The hands on Thomas Carter’s watch pointed towards midnight. Carter downed his brandy, then turned to glance through the window at the courtyard below. Ben was talking to a girl Carter didn’t recognise.

‘As I said earlier, I’m listening,’ Carter repeated.

Aryami sat up and, clasping her hands together in her lap, she began to tell her story …

‘For sixteen years I’ve travelled this country in search of refuge and somewhere to hide. Two weeks ago I was spending a month in the house of some relatives in Delhi, convalescing after an illness, when a letter arrived for me. Nobody could have known that my granddaughter and I were there. When I opened it, I found a blank sheet of paper inside, without a single letter written on it. I thought it might be a mistake or perhaps a joke, until I examined the envelope. It bore the postmark of Calcutta’s main post office. The ink was blurred and some of it was hard to make out, but I was able to decipher the date: 25 May 1916.

‘I put away the letter that had apparently taken sixteen years to cross India and reach the door of that house, a place to which only I had access, and I didn’t look at it again until that evening. My eyesight hadn’t played a trick on me: the date was the same, but something else had changed. The sheet of paper, which only a few hours earlier had been completely blank, now contained a single line written in red ink so fresh I smudged the writing with just a brush of my fingers. “They are no longer children, old woman. I’ve come back for what is mine. Stay out of my way.” That is what I read in the letter before throwing it into the fire.

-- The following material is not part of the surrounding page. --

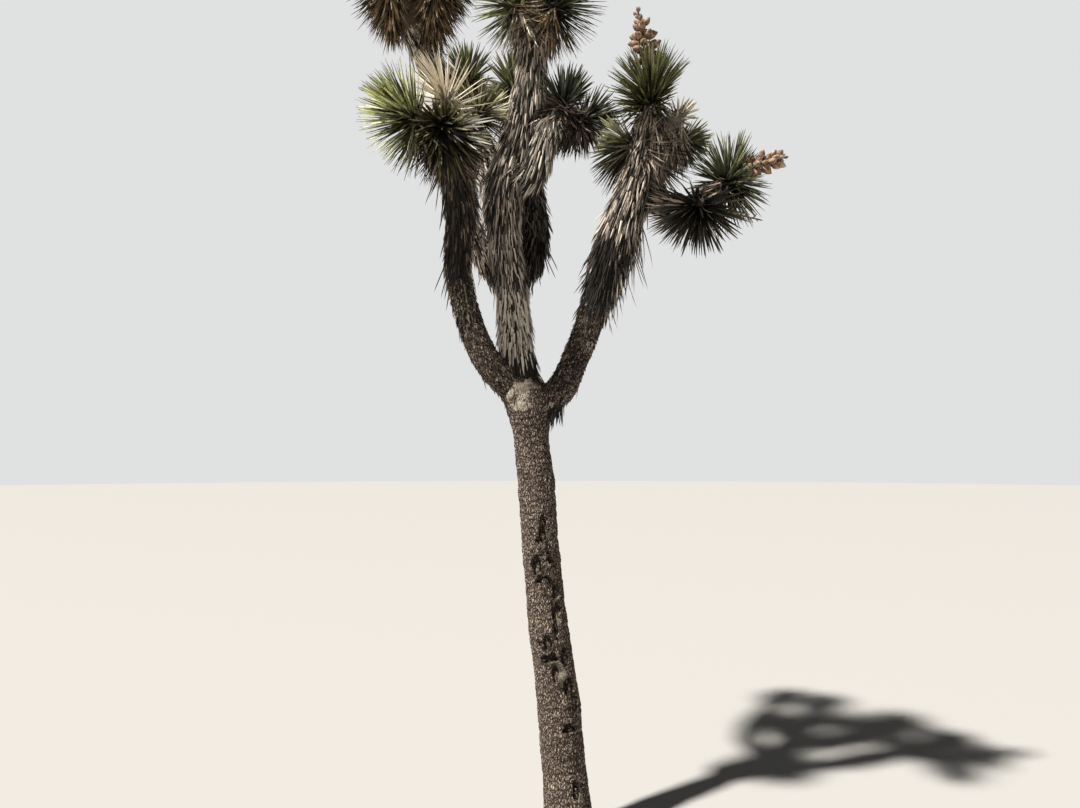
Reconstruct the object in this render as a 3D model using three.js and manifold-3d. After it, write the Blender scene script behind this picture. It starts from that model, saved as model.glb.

‘I knew then who had sent it and I also knew that the moment had come when I must unearth the memories I had suppressed all these years. I don’t know whether I ever spoke to you about my daughter Kylian, Mr Carter. I’m an old woman now, awaiting the end of my life, but there was a time when I was a mother too, the mother of the most marvellous creature that ever set foot in this city.

‘I remember those days as the happiest of my life. Kylian had married one of the most brilliant men in the country and had gone to live with him in the house he had built himself in the north of the city, a house the like of which had never been seen. My daughter’s husband, Lahawaj Chandra Chatterghee, was an engineer and a writer. He was one of the first to design the telegraph network for this country, Mr Carter, one of the first to design the electric power grid that will govern the future of our cities, one of the first to build a rail network in Calcutta … One of the first in everything he decided to do.